Practicum

We will explore potential career paths with guest speakers from museums, libraries, archives, galleries, auction houses, and more. The course is designated to help majors begin to plan art history careers through coursework, internships, and other work experiences.

ST-Oriental Carpet/East & West

A historical overview of the most iconic of all Islamic art forms. Carpets, produced in many Islamic societies on all social and economic levels - encampment, village, town and court atelier - were widely created and used within Islamic societies and beyond. They became an integral element of European culture for over seven hundred years, documented in hundreds of European paintings. Largely the product of women artists, Islamic carpets present fascinating questions of origins, influence, stylistic development, symbolism, and cultural adaptation.

S-Craft and Design in Japan

Now that our world is increasingly virtual, what is the significance of material objects? How has the history of craft in Japan come to shape our current understanding of what Yanagi Setsu rhapsodized as the beauty of everyday things?? This course examines the history of artisans and designers in Japan in order to analyze the meaning of materiality, craftsmanship and skill, technique and applied knowledge, and our human relationship with things.

20th Cnt Arch: Soc, Cap, Glob

This lecture course examines the history of the modernist movement from 1914 to the present in relationship to the primary ideologies of the 20th and 21st centuries, socialism, capitalism, and globalism. It considers the work of the founding figures - Wright, Mies, Gropius and Le Corbusier - and significant themes such as the individual vs. the collective; European vs. American approaches; modernism beyond the West; and the impact of popular culture and new technologies.

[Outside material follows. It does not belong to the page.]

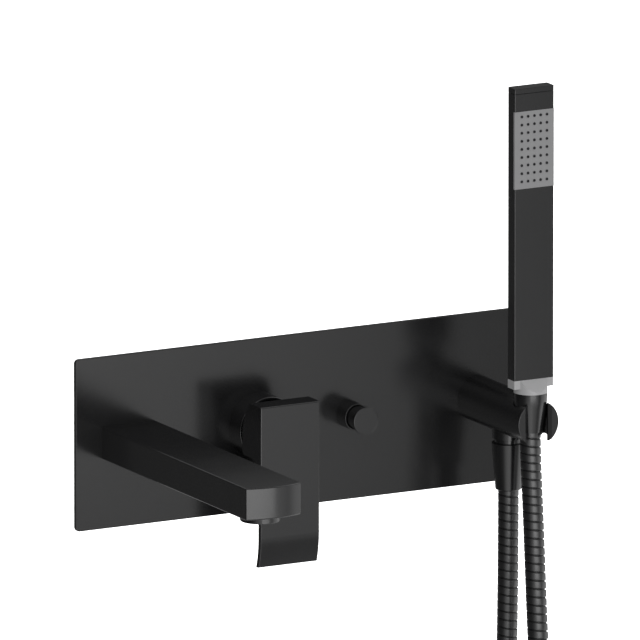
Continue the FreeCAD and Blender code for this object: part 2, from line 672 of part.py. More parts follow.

LatinAm/US Latinx Art 1800-Pre

This course is an introduction to the art produced in Latin America and by people of Latin American descent, from 1800 to the present. Organized chronologically, the course emphasizes the essential role that art and visual culture have played in the political, social, and religious spheres of Latin America since the wars of independence, as well as the way art is mobilized by Latinx people in the United States.

Contemporary Art

Addresses the history of contemporary art since 1980 from a western perspective, but in a global context. Introduces students to major issues in contemporary art and criticism such as conceptualism, new media, earth art, postmodernism, neo-expressionism, institutional critique, identity politics, political interventions, installation art, ecology, globalization, relational aesthetics, and the role of consumerism and the art market.

Romanesque & Gothic Art

Designed as an introduction for undergraduate and graduate students, the aim of this course is to provide a comprehensive survey of the most important monuments of high and late medieval art and architecture from the 11th through the 15th centuries. We will also examine objects and images that are less often included in surveys, such as medieval jewelry and illustrated treatises on death. In addition, readings from sources contemporary with the objects observed in lecture will add a more textured historical background to our observations.